17. The asset tag of claim 10, wherein the usage monitor is configured to monitor an acceleration of the appliance.

18. The asset tag of claim 10, wherein the indication of the usage comprises an idle time.

19. The asset tag of claim 10, wherein the indication of the usage comprises an active time.

20. An apparatus for determining utilization of electronic assets, the apparatus comprising:

means for monitoring a usage of an electronic asset; and

means for transmitting an indication of the usage of the electronic asset.

21. The apparatus of claim 20, wherein the means for monitoring the usage comprises detecting a temperature of the electronic asset.

22. The apparatus of claim 20, wherein monitoring the usage comprises detecting an acceleration of the electronic asset.

23. The apparatus of claim 20, wherein the means for monitoring the usage comprises monitoring a current draw of the electronic asset.

24. The apparatus of claim 20, wherein the means for monitoring the usage comprises monitoring a power draw of the electronic asset.

25. The apparatus of claim 20, wherein the means for monitoring the usage comprises monitoring a power state of the electronic asset.

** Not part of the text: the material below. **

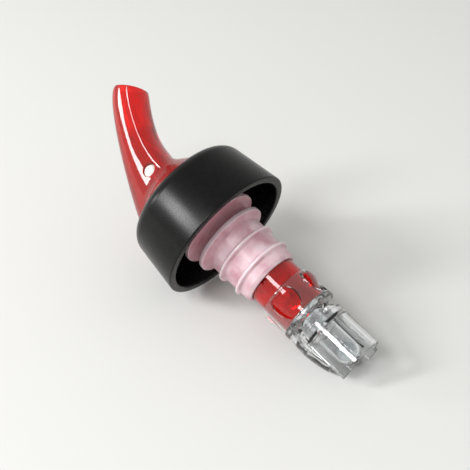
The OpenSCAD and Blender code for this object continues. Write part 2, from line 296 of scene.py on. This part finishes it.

26. The apparatus of claim 20, wherein the indication of the usage comprises an idle time for the electronic asset.

27. The apparatus of claim 20, wherein the indication of the usage comprises an active time for the electronic asset.

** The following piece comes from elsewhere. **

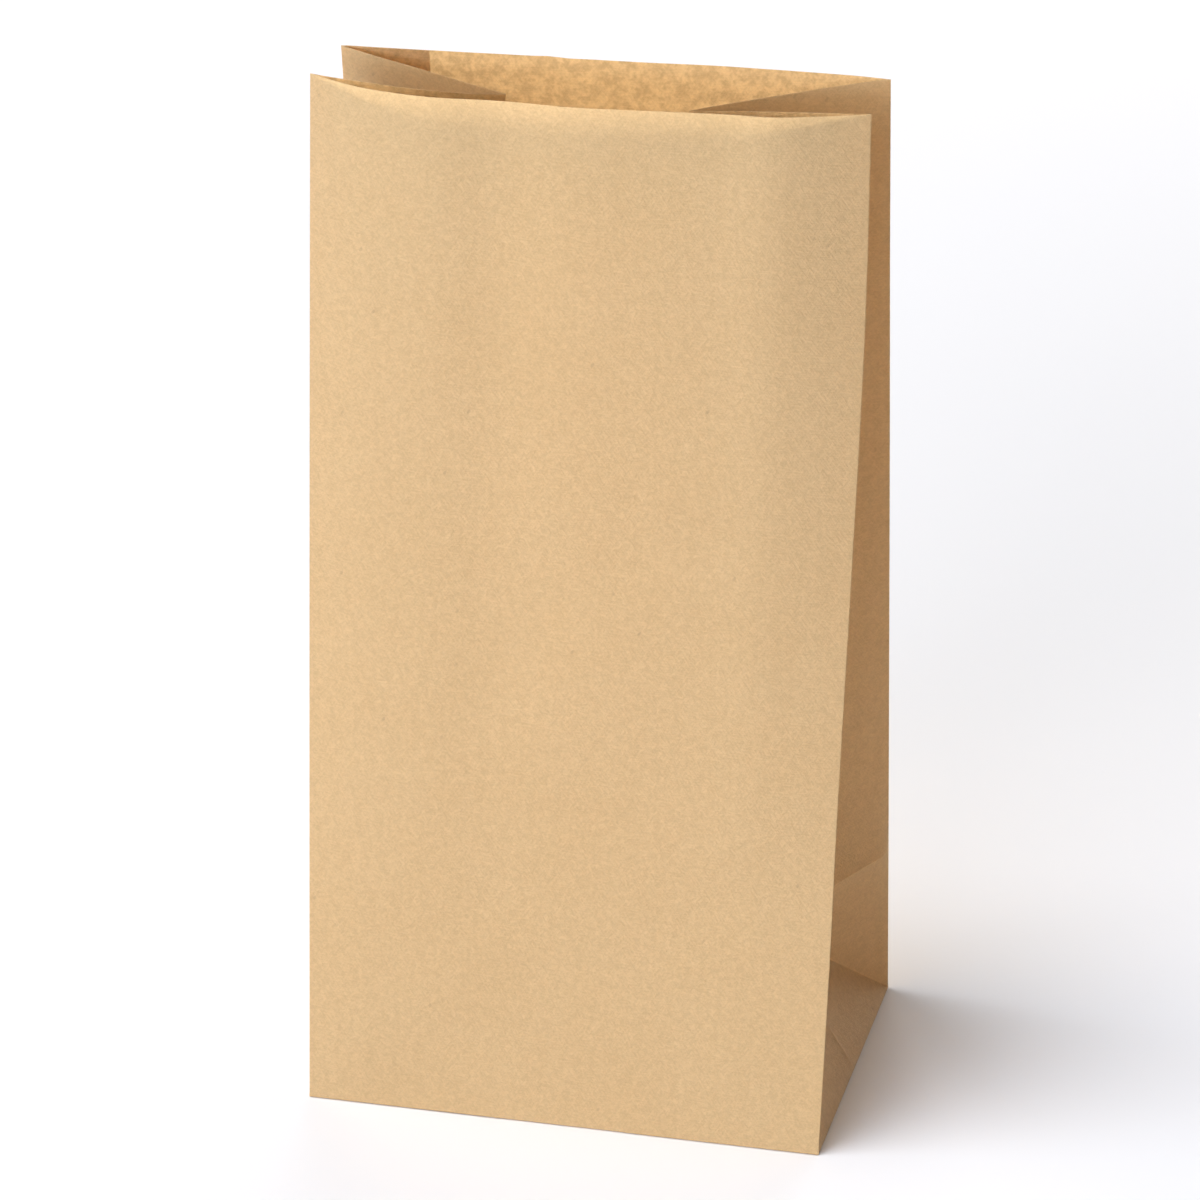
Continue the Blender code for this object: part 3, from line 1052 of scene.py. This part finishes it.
@dataclass
class Studio:
    """The pale floor, the surrounding light and the soft lamps."""

    floor_size: float = 14.0
    floor_colour: Triple = (0.92, 0.92, 0.915)
    around: float = 0.005
    lamps: tuple[SoftLight, ...] = (
        SoftLight("key", -62, 75, 3.0, (1.2, 1.2), 58.0, (0.98, 1.01, 1.08)),
        SoftLight("left_softbox", -62, 50, 3.0, (1.6, 1.6), 13.0),
        SoftLight("front_softbox", -14, 20, 3.0, (1.6, 1.6), 36.0, (1.0, 1.0, 1.06)),
        SoftLight("front_strip", -15, 8, 3.0, (2.6, 0.7), 35.0, (0.93, 1.0, 1.27)),
        SoftLight("back_strip", 180, 6, 3.0, (2.6, 0.7), 130.0, (1.05, 1.0, 0.98)),
        SoftLight("back_right_softbox", 120, 50, 3.0, (1.6, 1.6), 4.5),
    )

    def build(self) -> None:
        """Lay the floor, hang the lamps and light the surroundings."""
        mesh = bmesh.new()
        bmesh.ops.create_grid(mesh, x_segments=1, y_segments=1, size=self.floor_size / 2)
        data = bpy.data.meshes.new("studio_floor")
        mesh.to_mesh(data)
        mesh.free()
        floor = bpy.data.objects.new("studio_floor", data)
        bpy.context.scene.collection.objects.link(floor)
        paint = bpy.data.materials.new("pale_floor")
        paint.use_nodes = True
        paint.node_tree.nodes.clear()
        bench = Bench(paint.node_tree)
        matt = bench.add("ShaderNodeBsdfDiffuse", {"Color": (*self.floor_colour, 1.0)})
        bench.add("ShaderNodeOutputMaterial", {"Surface": matt.outputs[0]})
        data.materials.append(paint)
        for lamp in self.lamps:
            lamp.place()
        world = bpy.data.worlds.new("studio_surroundings")
        world.use_nodes = True
        bench = Bench(world.node_tree)
        seen = bench.add("ShaderNodeLightPath").outputs["Is Camera Ray"]
        strength = bench.sum("MAXIMUM", seen, self.around)
        sky = world.node_tree.nodes["Background"]
        sky.inputs["Color"].default_value = (1.0, 1.0, 1.0, 1.0)
        world.node_tree.links.new(strength, sky.inputs["Strength"])
        bpy.context.scene.world = world
        bpy.context.scene.view_settings.view_transform = "Standard"


@dataclass(frozen=True)
class PhotoCamera:
    """The camera at the photograph's viewing angle, for a frame of equal sides."""

    azimuth: float = math.radians(13.625)
    elevation: float = math.radians(25.535)
    roll: float = math.radians(-0.348)
    distance: float = 1.9859
    target: Triple = (-0.07 * MM, 0.0, 148.34 * MM)
    focal_per_frame: float = 6763.0 / 1200.0
    sensor: float = 36.0
    near_limit: float = 0.05
    far_limit: float = 60.0

    def place(self) -> bpy.types.Object:
        """Set up the camera and make it the scene's camera.

        Returns:
            The camera object.
        """
        away = Vector((math.sin(self.azimuth) * math.cos(self.elevation),
                       -math.cos(self.azimuth) * math.cos(self.elevation),
                       math.sin(self.elevation)))
        right = Vector((math.cos(self.azimuth), math.sin(self.azimuth), 0.0))
        rise = away.cross(right)
        turned = right * math.cos(self.roll) + rise * math.sin(self.roll)
        rise = rise * math.cos(self.roll) - right * math.sin(self.roll)
        data = bpy.data.cameras.new("photo_camera")
        data.sensor_fit = "HORIZONTAL"
        data.sensor_width = self.sensor
        data.lens = self.focal_per_frame * self.sensor
        data.clip_start = self.near_limit
        data.clip_end = self.far_limit
        camera = bpy.data.objects.new("photo_camera", data)
        axes = Matrix((turned, rise, away)).transposed().to_4x4()
        camera.matrix_world = Matrix.Translation(Vector(self.target) + away * self.distance) @ axes
        bpy.context.scene.collection.objects.link(camera)
        bpy.context.scene.camera = camera
        return camera


def lunch_bag(sizes: SheetSizes) -> FoldedSheet:
    """The bag as it stands in the photograph.

    Args:
        sizes: the flat sheet's sizes.

    Returns:
        The sheet, ready to be folded.
    """
    left = PleatedSide(
        sizes, Hand.LEFT, lean=math.radians(31.9), gap=26.8 * MM, centre=-5.4 * MM,
        front_spread=1.9 * MM, back_spread=0.3 * MM, sway=0.9 * MM, pull=1.3 * MM,
        front_bow=curve((0, 0), (0.1, 2.3), (0.3, 4.7), (0.55, 6.0), (0.8, 4.0), (1, 0)),
        back_bow=curve((0, 0), (0.3, 1.4), (0.8, 1.4), (1, 0)), tuck=sizes.ply)
    right = PleatedSide(
        sizes, Hand.RIGHT, lean=math.radians(31.6), gap=27.7 * MM, centre=0.0,
        front_spread=5.0 * MM, back_spread=5.0 * MM, sway=-6.8 * MM, pull=2.5 * MM,
        front_bow=curve((0, 0), (0.2, 1.8), (0.5, 2.3), (0.8, 1.3), (1, 0)),
        back_bow=curve((0, 0), (0.1, -0.5), (0.35, 0), (0.6, 0.5), (1, 0)),
        edge_bow=curve((0, 0), (0.2, 0.4), (0.33, 0.35), (0.57, 0.95), (0.8, 1.25), (1, 0)))
    front = WallPanel(sizes, Half.FRONT, left, right, curve(
        (0, 0), (0.05, 5.5), (0.12, 11.5), (0.24, 15.2), (0.36, 14.0), (0.5, 15.1),
        (0.65, 13.0), (0.75, 11.4), (0.84, 10.8), (0.92, 6.2), (1, 0)))
    back = WallPanel(sizes, Half.BACK, left, right, curve(
        (0, 0), (0.3, 0.65), (0.5, 0.75), (0.72, 1.5), (0.9, 0.7), (1, 0)))
    creases = (
        SoftCrease((108, 4), (172, 66), 0.35, 16),
        SoftCrease((205, 60), (250, 92), -0.30, 14),
        SoftCrease((150, 118), (186, 176), -0.35, 16),
        SoftCrease((170, 98), (205, 99), -0.2, 9),
        SoftCrease((128, 210), (168, 196), -0.25, 18),
        SoftCrease((180, 175), (236, 192), -0.28, 14),
        SoftCrease((150, 300), (236, 262), 0.30, 22),
        SoftCrease((461, 330), (462, 284), 0.60, 6),
        SoftCrease((460, 318), (444, 286), -0.45, 9),
        SoftCrease((420, 325), (404, 262), 0.35, 16),
    )
    return FoldedSheet(sizes, left, right, front, back, PaperSettling(sizes, creases=creases))


def main() -> None:
    """Build the bag, the studio and the camera in order, and report each piece."""
    logging.basicConfig(level=logging.INFO, format="%(name)s: %(message)s")
    sizes = SheetSizes()
    groups = {"fibres": fibre_group(), "formation": formation_group(), "shives": speck_group(),
              "fold_wear_and_light": fold_wear_and_light_group()}
    finishes = [
        KraftFinish("kraft_outer_face").build(groups),
        # The inner face's stronger floc mottle in its colour is partly the paper's own formation
        # and partly painted light, standing for the uneven light that shines through the sheet.
        KraftFinish("kraft_inner_face", shine_through=(0.92, 0.74, 0.485), flocs=0.55,
                    glow_mottle=0.64, roughness=0.9, bump=0.16 * MM).build(groups),
        KraftFinish("kraft_cut_edge", colour=(0.88, 0.70, 0.47), fold_wear_and_light=0.0).build(groups),
    ]
    bag = lunch_bag(sizes).build(finishes)
    LOG.info("%s has %d faces with its thickness", bag.name, len(bag.data.polygons))
    Studio().build()
    camera = PhotoCamera().place()
    LOG.info("%s looks from %s", camera.name, tuple(round(part, 3) for part in camera.location))


if __name__ == "__main__":
    main()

28. The apparatus of claim 20, further comprising:

means for determining a location of the asset.

29. A computer-readable medium storing instructions that when executed cause one or more processors to:

monitor a usage of an electronic asset; and

transmit an indication of the usage of the electronic asset.

30. The computer-readable storage medium of claim 29 storing further instructions that when executed cause the one or more processors to monitor the usage of the electronic asset by doing one or more of:

detecting a temperature of the electronic asset;

detecting an acceleration of the electronic asset;

monitoring a current draw of the electronic asset;

monitoring a power draw of the electronic asset; and

monitoring a power state of the electronic asset.